Olympic Medal Ceremony

Apparently whilst I was away some government ministers were booed and heckled at the medal ceremonies of the Paralympics.  Firstly I would say that the performances of all of the athletes competing at the Paralympics is immense and the winners fully deserved their moment on the rostrum, but if government ministers think that the great British public should not show their disapproval of the government’s performance then they need a reality check.  The current Government is incredibly unpopular, second only (probably) the Maggie Thatcher and her government of the day.  They need to recognise that fact and work out how they’re going to deal with it.  So far, it looks like they’re going to ignore it.  Do so at your peril, although akin with previous Tory regimes they will probably be only too happy to lose comfortably at the next General Election.

Judge Peter Bowers

Finally, I could not hang up my quill without commenting on M’Lud Peter Bowers.  How on earth is burgling someone’s home ‘brave’?  Crime and Disorder are big enough problems in society today without sending out messages such as “it’s very brave of you to burgle those houses, so in recognition of that fact I will not be sending to prison”   even the misguided poor soul himself does not think he was being brave ‘I don’t think burglary is a courageous thing to do. I felt awful about it, to be honest, but I can barely remember even doing it. I was on 60 to 70 valium tablets a day at the time.’  60-70 valium per day?  Well, that’s alright then.
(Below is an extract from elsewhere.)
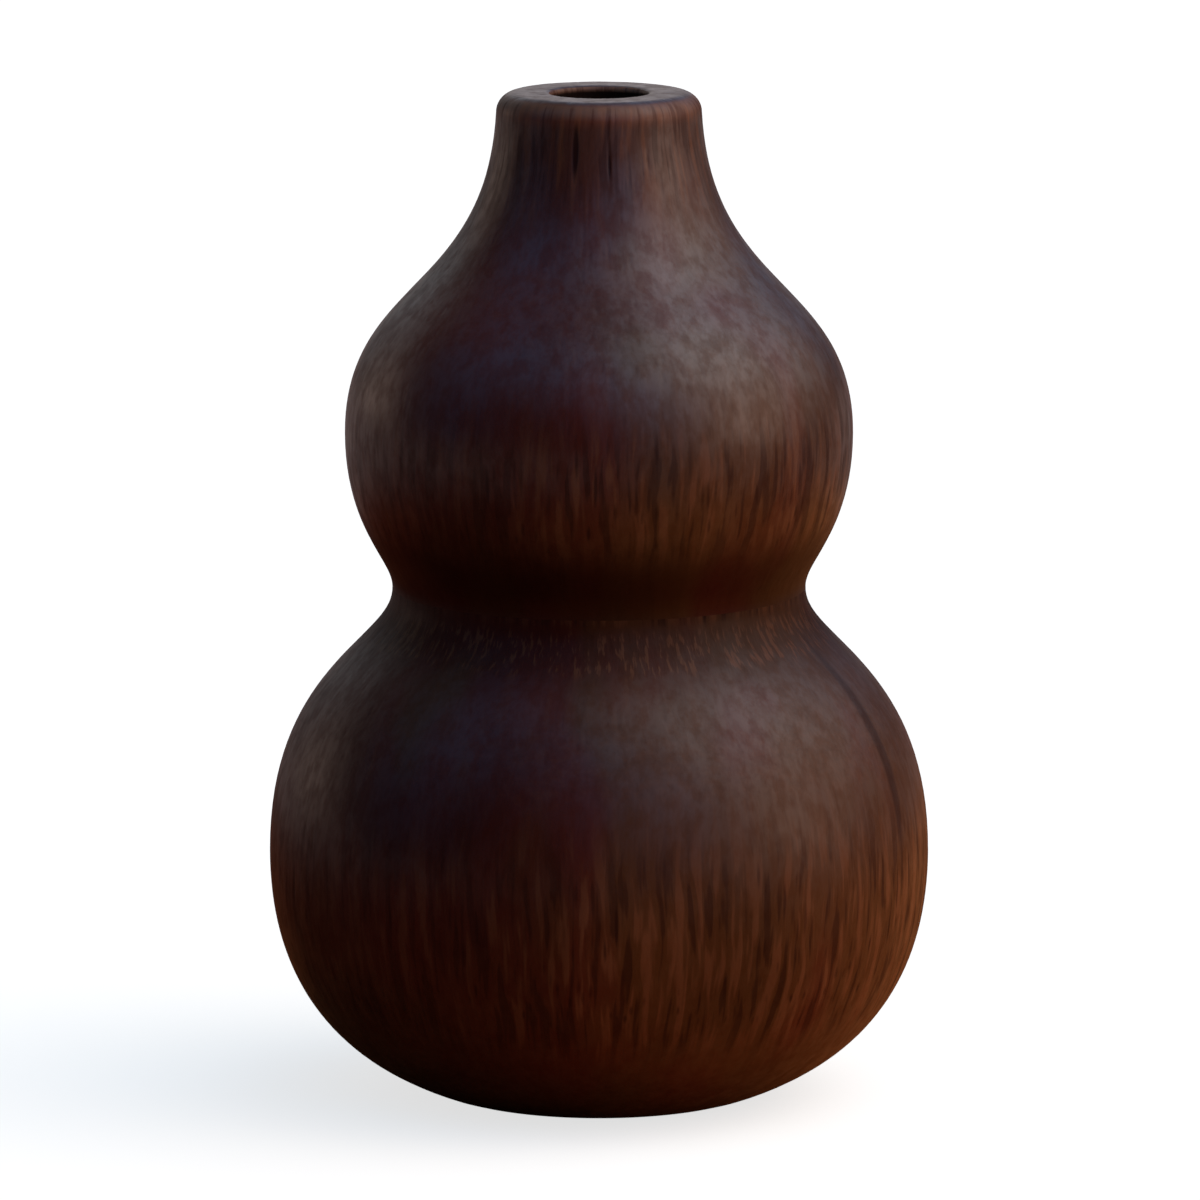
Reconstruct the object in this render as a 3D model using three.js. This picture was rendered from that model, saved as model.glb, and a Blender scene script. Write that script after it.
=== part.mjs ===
// A turned wooden vase of two bulbs: two hollow halves glued at the waist, with a glass tube for the water.
// Millimetres, Z up. The origin is the centre of the felt's underside, where the vase rests.
import * as THREE from "three";

// Outer form of the wood. Radii are from the axis, heights from the table unless a comment says otherwise.
const footRadius = 39.6;
const bellyRadius = 81.8;
const bellyHeight = 60.7;
const waistRadius = 51.1;
const waistHeight = 127;
const bulbRadius = 62.8;
const bulbRise = 38.5; // from the waist up to the widest ring of the upper bulb
const lipRise = 123; // from the waist up to the crest of the lip
const lipWidth = 13.4; // from the mouth's bore out to the neck's side
const lipRounding = 5; // outer corner of the lip
const mouthRounding = 1.2; // inner corner of the lip
const neckSlope = 0.054; // how fast the neck widens just below the lip

// Fullness of the outline's curves: the length of each handle as a share of the rise or run that it spans.
const footRunOut = 0.68;
const footRiseUp = 0.158;
const bellyFullBelow = 0.495;
const bellyFullAbove = 0.702;
const waistPullBelow = 0.221;
const waistPullAbove = 0.187;
const bulbFullBelow = 0.622;
const bulbFullAbove = 0.472;
const neckStraightness = 0.57;

// Hollows and the glued joint.
const wall = 9;
const floorThickness = 12;
const jointFaceWidth = 13; // the ring at the waist on which the halves meet
const spigotLength = 12;
const spigotWall = 8;
const spigotRelief = 2; // room below the spigot
const shoulderThickness = 9; // wood above the joint face
const glueGap = 0.3;
const neckBoreLength = 33; // from the tube's seat down to the hollow

// Water tube, 20 mm by 150 mm, and the soft ring that its rim rests on.
const tubeRadius = 10;
const tubeWall = 1.2;
const tubeLength = 150;
const rimWidth = 1.5;
const rimThickness = 2;
const rimRounding = 0.5;
const rimGap = 0.5; // between the rim and the mouth's bore
const tubeGap = 0.5; // between the tube and the neck's bore
const tubeDrop = 7; // from the crest of the lip down to the rim
const ringThickness = 1.5;
const ringRounding = 0.4;
const ringInnerGap = 0.4; // between the ring and the glass
const ringOuterGap = 0.3; // between the ring and the mouth's bore

// Felt under the foot.
const feltThickness = 2;
const feltProud = 0.8; // how far it stands out of its recess
const feltMargin = 4.6; // wood left round the recess
const feltGap = 0.4;

// Fineness of the round surfaces.
const sidesRound = 48;
const stepsOutside = 10;
const stepsInside = 5;
const stepsPerCorner = 2;
const stepsPerSmallCorner = 1;

// Heights and radii that follow from the sizes above.
const lipHeight = waistHeight + lipRise;
const bulbHeight = waistHeight + bulbRise;
const rimTop = lipHeight - tubeDrop;
const rimUnderside = rimTop - rimThickness;
const seatHeight = rimUnderside - ringThickness;
const rimRadius = tubeRadius + rimWidth;
const mouthRadius = rimRadius + rimGap;
const neckBoreRadius = tubeRadius + tubeGap;
const neckRadius = mouthRadius + lipWidth;
const socketRadius = waistRadius - jointFaceWidth;
const spigotRadius = socketRadius - glueGap;
const spigotBoreRadius = spigotRadius - spigotWall;
const recessRadius = footRadius - feltMargin;

const stainedWood = new THREE.MeshStandardMaterial({ color: "#3a221b", roughness: 0.42, metalness: 0 });
const clearGlass = new THREE.MeshStandardMaterial({
  color: "#dfe9e6",
  roughness: 0.05,
  metalness: 0,
  transparent: true,
  opacity: 0.35,
});
const softRing = new THREE.MeshStandardMaterial({ color: "#b9b6ae", roughness: 0.6, metalness: 0 });
const darkFelt = new THREE.MeshStandardMaterial({ color: "#1e1a19", roughness: 0.95, metalness: 0 });

// One turned piece: an outline of radius and height, spun round the Z axis.
function turned(name, outline, material) {
  const geometry = new THREE.LatheGeometry(outline, sidesRound);
  geometry.rotateX(Math.PI / 2);
  const mesh = new THREE.Mesh(geometry, material);
  mesh.name = name;
  return mesh;
}

function point(radius, height) {
  return new THREE.Vector2(radius, height);
}

// Points along the lower half's outside, from the foot up to the waist.
function lowerOutside(steps) {
  const belly = bellyHeight - feltProud;
  const toWaist = waistHeight - bellyHeight;
  const path = new THREE.Path();
  path.moveTo(footRadius, feltProud);
  path.bezierCurveTo(
    footRadius + footRunOut * (bellyRadius - footRadius),
    feltProud + footRiseUp * belly,
    bellyRadius,
    bellyHeight - bellyFullBelow * belly,
    bellyRadius,
    bellyHeight,
  );
  path.bezierCurveTo(
    bellyRadius,
    bellyHeight + bellyFullAbove * toWaist,
    waistRadius,
    waistHeight - waistPullBelow * toWaist,
    waistRadius,
    waistHeight,
  );
  return path.getPoints(steps);
}

// Points from the waist up to the widest ring of the upper bulb.
function bulbUnderside(steps) {
  const path = new THREE.Path();
  path.moveTo(waistRadius, waistHeight);
  path.bezierCurveTo(
    waistRadius,
    waistHeight + waistPullAbove * bulbRise,
    bulbRadius,
    bulbHeight - bulbFullBelow * bulbRise,
    bulbRadius,
    bulbHeight,
  );
  return path.getPoints(steps);
}

// Points from the widest ring of the upper bulb up the neck, over the lip and into the mouth.
function neckAndLip() {
  const neckTop = lipHeight - lipRounding;
  const toNeckTop = neckTop - bulbHeight;
  const neckHandle = neckStraightness * toNeckTop;
  const path = new THREE.Path();
  path.moveTo(bulbRadius, bulbHeight);
  path.bezierCurveTo(
    bulbRadius,
    bulbHeight + bulbFullAbove * toNeckTop,
    neckRadius + neckSlope * neckHandle,
    neckTop - neckHandle,
    neckRadius,
    neckTop,
  );
  const side = path.getPoints(stepsOutside);

  const crest = new THREE.Path();
  crest.absarc(neckRadius - lipRounding, neckTop, lipRounding, 0, Math.PI / 2, false);
  const innerCorner = mouthRadius + mouthRounding;
  crest.absarc(innerCorner, lipHeight - mouthRounding, mouthRounding, Math.PI / 2, Math.PI, false);
  return [...side, ...crest.getPoints(stepsPerCorner).slice(1)];
}

// The same line of points moved into the wood by a depth, square to the line.
function movedInward(points, depth) {
  return points.map((here, i) => {
    const before = points[Math.max(i - 1, 0)];
    const after = points[Math.min(i + 1, points.length - 1)];
    const along = after.clone().sub(before).normalize();
    return point(here.x - depth * along.y, here.y + depth * along.x);
  });
}

// The start of a line of points, up to where it first crosses a height.
function upToHeight(points, height) {
  const kept = [points[0]];
  for (let i = 1; i < points.length; i += 1) {
    const before = points[i - 1].y - height;
    const after = points[i].y - height;
    if (before * after < 0) {
      kept.push(points[i - 1].clone().lerp(points[i], before / (before - after)));
      return kept;
    }
    kept.push(points[i]);
  }
  return kept;
}

// Lower half: the foot with its felt recess, the belly, and the collar that takes the spigot.
function lowerBulb() {
  const floorTop = feltProud + floorThickness;
  const collarBottom = waistHeight - spigotLength - spigotRelief;
  const belowCollar = upToHeight(movedInward(lowerOutside(stepsInside), wall), collarBottom);
  const hollow = upToHeight(belowCollar.reverse(), floorTop);
  return [
    point(0, feltThickness),
    point(recessRadius, feltThickness),
    point(recessRadius, feltProud),
    ...lowerOutside(stepsOutside),
    point(socketRadius, waistHeight),
    point(socketRadius, collarBottom),
    ...hollow,
    point(0, floorTop),
  ];
}

// Upper half: the spigot, the bulb, the neck with the tube's seat, and the lip.
function upperBulb() {
  const hollowTop = seatHeight - neckBoreLength;
  const spigotEnd = waistHeight - spigotLength;
  const shoulderTop = waistHeight + shoulderThickness;
  const hollowRadius = bulbRadius - wall;
  const ceiling = new THREE.Path();
  ceiling.absellipse(
    neckBoreRadius,
    bulbHeight,
    hollowRadius - neckBoreRadius,
    hollowTop - bulbHeight,
    Math.PI / 2,
    0,
    true,
  );
  const sides = upToHeight(movedInward(bulbUnderside(stepsInside), wall).reverse(), shoulderTop);
  return [
    point(spigotRadius, spigotEnd),
    point(spigotRadius, waistHeight),
    ...bulbUnderside(stepsOutside),
    ...neckAndLip().slice(1),
    point(mouthRadius, seatHeight),
    point(neckBoreRadius, seatHeight),
    ...ceiling.getPoints(stepsInside),
    ...sides.slice(1),
    point(spigotBoreRadius, shoulderTop),
    point(spigotBoreRadius, spigotEnd),
    point(spigotRadius, spigotEnd),
  ];
}

// Glass tube: round closed end, straight wall and a flared rim.
function waterTube() {
  const endCentre = rimTop - tubeLength + tubeRadius;
  const boreRadius = tubeRadius - tubeWall;
  const outside = new THREE.Path();
  outside.absarc(0, endCentre, tubeRadius, -Math.PI / 2, 0, false);
  outside.lineTo(tubeRadius, rimUnderside);
  outside.absarc(rimRadius - rimRounding, rimUnderside + rimRounding, rimRounding, -Math.PI / 2, 0, false);
  outside.absarc(rimRadius - rimRounding, rimTop - rimRounding, rimRounding, 0, Math.PI / 2, false);
  const inside = new THREE.Path();
  inside.moveTo(boreRadius, rimTop);
  inside.lineTo(boreRadius, endCentre);
  inside.absarc(0, endCentre, boreRadius, 0, -Math.PI / 2, true);
  return [...outside.getPoints(stepsPerCorner), ...inside.getPoints(stepsPerCorner)];
}

// Soft ring between the tube's rim and the wooden seat, with rounded outer corners.
function tubeRing() {
  const inner = tubeRadius + ringInnerGap;
  const cornerRadius = mouthRadius - ringOuterGap - ringRounding;
  const path = new THREE.Path();
  path.moveTo(inner, seatHeight);
  path.lineTo(cornerRadius, seatHeight);
  path.absarc(cornerRadius, seatHeight + ringRounding, ringRounding, -Math.PI / 2, 0, false);
  path.absarc(cornerRadius, rimUnderside - ringRounding, ringRounding, 0, Math.PI / 2, false);
  path.lineTo(inner, rimUnderside);
  path.lineTo(inner, seatHeight);
  return path.getPoints(stepsPerSmallCorner);
}

function baseFelt() {
  const radius = recessRadius - feltGap;
  return [point(0, 0), point(radius, 0), point(radius, feltThickness), point(0, feltThickness)];
}

const vase = new THREE.Group();
vase.name = "two_bulb_vase";
vase.add(turned("lower_bulb", lowerBulb(), stainedWood));
vase.add(turned("upper_bulb", upperBulb(), stainedWood));
vase.add(turned("water_tube", waterTube(), clearGlass));
vase.add(turned("tube_ring", tubeRing(), softRing));
vase.add(turned("base_felt", baseFelt(), darkFelt));

export default vase;
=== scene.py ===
"""The finished look of a turned wooden vase of two bulbs, built round its packed model."""

import math
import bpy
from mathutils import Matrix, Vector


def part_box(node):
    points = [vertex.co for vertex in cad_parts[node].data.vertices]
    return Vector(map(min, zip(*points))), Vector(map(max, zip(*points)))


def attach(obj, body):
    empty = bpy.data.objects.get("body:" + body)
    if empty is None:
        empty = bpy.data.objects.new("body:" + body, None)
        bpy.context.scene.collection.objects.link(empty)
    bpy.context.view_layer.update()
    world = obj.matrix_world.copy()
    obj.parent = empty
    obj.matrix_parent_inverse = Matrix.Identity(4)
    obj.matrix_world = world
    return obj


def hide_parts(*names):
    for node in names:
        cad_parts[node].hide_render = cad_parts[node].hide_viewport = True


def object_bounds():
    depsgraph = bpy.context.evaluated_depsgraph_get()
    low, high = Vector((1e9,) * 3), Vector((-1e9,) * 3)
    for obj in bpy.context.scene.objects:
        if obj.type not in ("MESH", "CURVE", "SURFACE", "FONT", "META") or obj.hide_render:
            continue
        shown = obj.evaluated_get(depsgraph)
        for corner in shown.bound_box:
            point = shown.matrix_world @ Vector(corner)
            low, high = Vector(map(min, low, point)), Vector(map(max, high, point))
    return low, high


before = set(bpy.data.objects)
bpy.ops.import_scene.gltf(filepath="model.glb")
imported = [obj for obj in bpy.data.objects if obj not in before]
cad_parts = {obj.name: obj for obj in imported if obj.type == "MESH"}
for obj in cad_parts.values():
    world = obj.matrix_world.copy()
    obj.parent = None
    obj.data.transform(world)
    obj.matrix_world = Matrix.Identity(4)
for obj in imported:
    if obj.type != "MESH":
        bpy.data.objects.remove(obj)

from types import SimpleNamespace

import bpy
from bpy.props import FloatProperty, FloatVectorProperty, IntProperty, PointerProperty
from mathutils import Vector

bl_info = {
    "name": "Turned Vase",
    "version": (1, 0, 0),
    "blender": (4, 5, 0),
    "location": "View3D > Sidebar > Vase",
    "description": "Models a two-bulb wooden vase with its glass water tube, and a plain stage",
    "category": "Add Mesh",
}

CAD_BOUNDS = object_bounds()
MM = 0.001
TURN = 2 * math.pi

# Fullness of the outline's curves: each handle as a share of the run or the rise that it spans.
FOOT_RUN_OUT = 0.68
FOOT_RISE_UP = 0.158
BELLY_FULL_BELOW = 0.495
BELLY_FULL_ABOVE = 0.702
WAIST_PULL_BELOW = 0.221
WAIST_PULL_ABOVE = 0.187
BULB_FULL_BELOW = 0.622
BULB_FULL_ABOVE = 0.472
NECK_STRAIGHTNESS = 0.57
NECK_SLOPE = 0.054

# Clearances between the pieces.
TUBE_GAP = 0.5 * MM
GLUE_GAP = 0.3 * MM
SPIGOT_RELIEF = 2 * MM
FELT_GAP = 0.4 * MM

# Zones of the wood: the heights at which each one starts and is full.
FOOT_SHADE = (3 * MM, 22 * MM)
CREASE_FROM_BELOW = (106 * MM, 121 * MM)
CREASE_FROM_ABOVE = (152 * MM, 137 * MM)
UNDER_BULB_SHADE_FROM_BELOW = (126.9 * MM, 127.1 * MM)
UNDER_BULB_SHADE_FROM_ABOVE = (150 * MM, 138 * MM)
COLLAR_HEIGHT = 119 * MM
COLLAR_FROM_MIDDLE = (7 * MM, 3 * MM)
NECK_FROM_BELOW = (214 * MM, 240 * MM)
LIP_EDGE_FROM_BELOW = (243 * MM, 248 * MM)
LIP_TOP_FROM_BELOW = (245 * MM, 249 * MM)
MOUTH_FROM_ABOVE = (249.2 * MM, 248.2 * MM)
MOUTH_EDGE_RADIUS = 14 * MM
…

Bugger, that was the last straw and I’m now so angry that I have snapped my quill, so until I can afford to buy a new one I will bid you farewell.  If I have made any errors in the Police Pensions paragraph please be gentle with me, I’m far from being an expert on pensions but Mrs Angry has taught me over the years, and on numerous shopping opportunities, how to recognise what is more expensive than the alternative, so blame her if I’ve got it wrong.